Role of Geological Forces in Orogenic Belts

Geological forces are crucial in shaping orogenic belts, with internal Earth processes playing a vital part:

• Volcanism: Volcanic activity, especially at subduction zones, contributes to mountain building by adding material to growing structures.
• Metamorphism: Heat and pressure transform rocks, affecting the structural integrity and distribution of orogenic belts.
• Seismic activity: Earthquakes result from tectonic movements and can cause rapid uplift or subsidence in orogenic regions.

Orogenic Belts of the World

Orogenic belts are significant geological formations found in various parts of the world. Their study reveals much about the dynamic processes of plate tectonics and mountain-building events.

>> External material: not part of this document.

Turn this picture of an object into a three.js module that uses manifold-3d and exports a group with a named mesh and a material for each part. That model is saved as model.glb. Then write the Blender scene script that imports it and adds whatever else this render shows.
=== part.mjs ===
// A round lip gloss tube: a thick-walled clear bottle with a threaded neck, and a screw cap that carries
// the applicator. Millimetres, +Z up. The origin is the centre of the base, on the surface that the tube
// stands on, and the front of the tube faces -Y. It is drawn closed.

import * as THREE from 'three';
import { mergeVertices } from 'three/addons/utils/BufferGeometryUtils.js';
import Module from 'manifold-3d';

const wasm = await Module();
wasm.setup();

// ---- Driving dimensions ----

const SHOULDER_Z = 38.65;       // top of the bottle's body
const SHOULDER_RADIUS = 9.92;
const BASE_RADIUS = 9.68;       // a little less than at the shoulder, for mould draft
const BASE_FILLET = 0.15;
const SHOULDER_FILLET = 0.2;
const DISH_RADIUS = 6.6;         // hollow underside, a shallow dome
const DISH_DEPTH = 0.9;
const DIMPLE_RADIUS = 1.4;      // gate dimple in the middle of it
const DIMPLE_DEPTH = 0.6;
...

Notable Orogenic Belts Examples

Several orogenic belts around the world serve as iconic examples of mountain formation. Each of these showcases unique geological characteristics and historical significance:

• The Himalayas: Formed by the collision of the Indian and Eurasian plates, the Himalayas are home to the world's highest peaks, including Mount Everest.
• The Andes: Spanning the western edge of South America, the Andes are the result of the subduction of the Nazca Plate beneath the South American Plate.
• The Rockies: Located in North America, the Rocky Mountains arose from complex tectonic processes involving subduction and continental uplift.
• The Alps: Found in Europe, these mountains formed from the collision of the African and Eurasian plates, resulting in intricate folding and faulting.

These examples highlight the diverse geological processes that can give rise to orogenic belts, each with its unique history and characteristics.

Orogenic Belts Around the Globe

Orogenic belts stretch across the globe and play a pivotal role in shaping continents and influencing global climate patterns. Some key global orogenic belts include:

• Appalachian Mountains: Located in eastern North America, these ancient mountains reflect complex historical tectonic events related to the assembly and breakup of the supercontinent Pangaea.
• Zagros Mountains: Situated in Iran and Iraq, the Zagros are formed by the collision of the Arabian and Eurasian plates, significantly affecting the regional topography.
• Ural Mountains: Marking the boundary between Europe and Asia, the Urals are some of the world's oldest mountains, with a formation history dating back hundreds of millions of years.
• Great Dividing Range: Spreading along Australia’s eastern coastline, this range results from complex tectonic and volcanic activity over geological time scales.

These orogenic belts not only provide stunning natural landscapes but also hold clues to the Earth’s tectonic history.